The Holy Nugget of Lent

LentEach month, Dean Emilie M. Townes writes a letter to alumni and friends in the Divinity School’s e-newsletter, the Spire. We are releasing this month’s reflection early to mark Ash Wednesday, the beginning of the 40 day season of Lent in the Christian calendar. Here Dean Townes reflects on the meaning of Lent and its gift of preparation.


When I was a kid, I always thought of Lent as the 40 days that I gave up something I really, really liked—or at least tried to. It was a time of denial. A time of losing something I valued. A time of frustration. A time of a growing hunger for that thing I was not supposed to have—be it food or an activity or whatever I could come up with. Some of my friends chose easy things. For those who didn’t like chocolate, they gave up chocolate or for those who didn’t like peas, well, that’s what they gave up. Meanwhile, I was walking around miserable while some of my friends bragged about their Lenten discipline’s ease. I always thought that they were cheating and getting away with it. I just couldn’t see the Holy in giving up what you never touched or did for 40 days, because you didn’t do them the other 325 days.

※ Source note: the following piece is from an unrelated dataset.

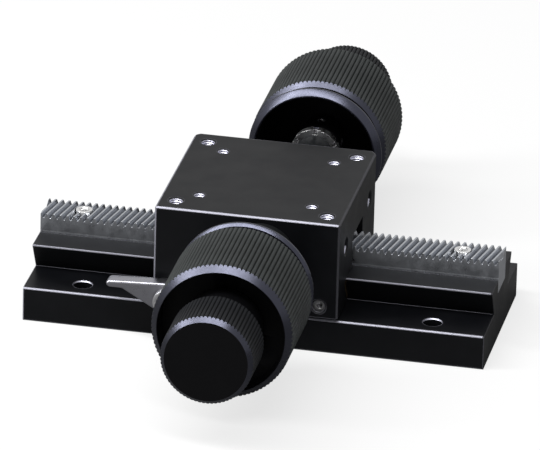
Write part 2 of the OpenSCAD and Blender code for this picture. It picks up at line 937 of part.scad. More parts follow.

Well, somewhere along the journey, I realized that what I attempted to do each Lent was missing the holy nugget of Lent—preparation. Yes, prayer and doing penance and repentance, almsgiving, self-denial and more are a part of it, but I was so focused on the acts of Lent that I had lost the reason for Lent. Preparation is sometimes an undervalued thing in our religious journeys and in life in general. Too often, we leap into what we think must be done or should be responded to without taking time to ask basic questions like do I even know what I’m doing? Do I have all of the facts? Have I asked if I’m needed? Have I asked how I can be helpful? The list goes on. What preparation does—as folks still learn from the Rev. James Lawson about nonviolent social protest and disobedience and how to live it far beyond February Black History month—is preparation gives you the foundation for your acts through readying head, heart, body and spirit for the journey or task ahead.

So, this Lent I will begin again to prepare for the joy and celebration of Easter morning and the life that this calls me to for the rest of the year. Sometimes it is a reaffirmation, sometimes it is a new insight, most times it is humbling and it’s almost always much more possible when done in community. But the difference now is that rather than approaching it as what can I give up during these 40 days, it is what can I embrace that will help me be a more faithful witness to the Gospel. Won’t you join me?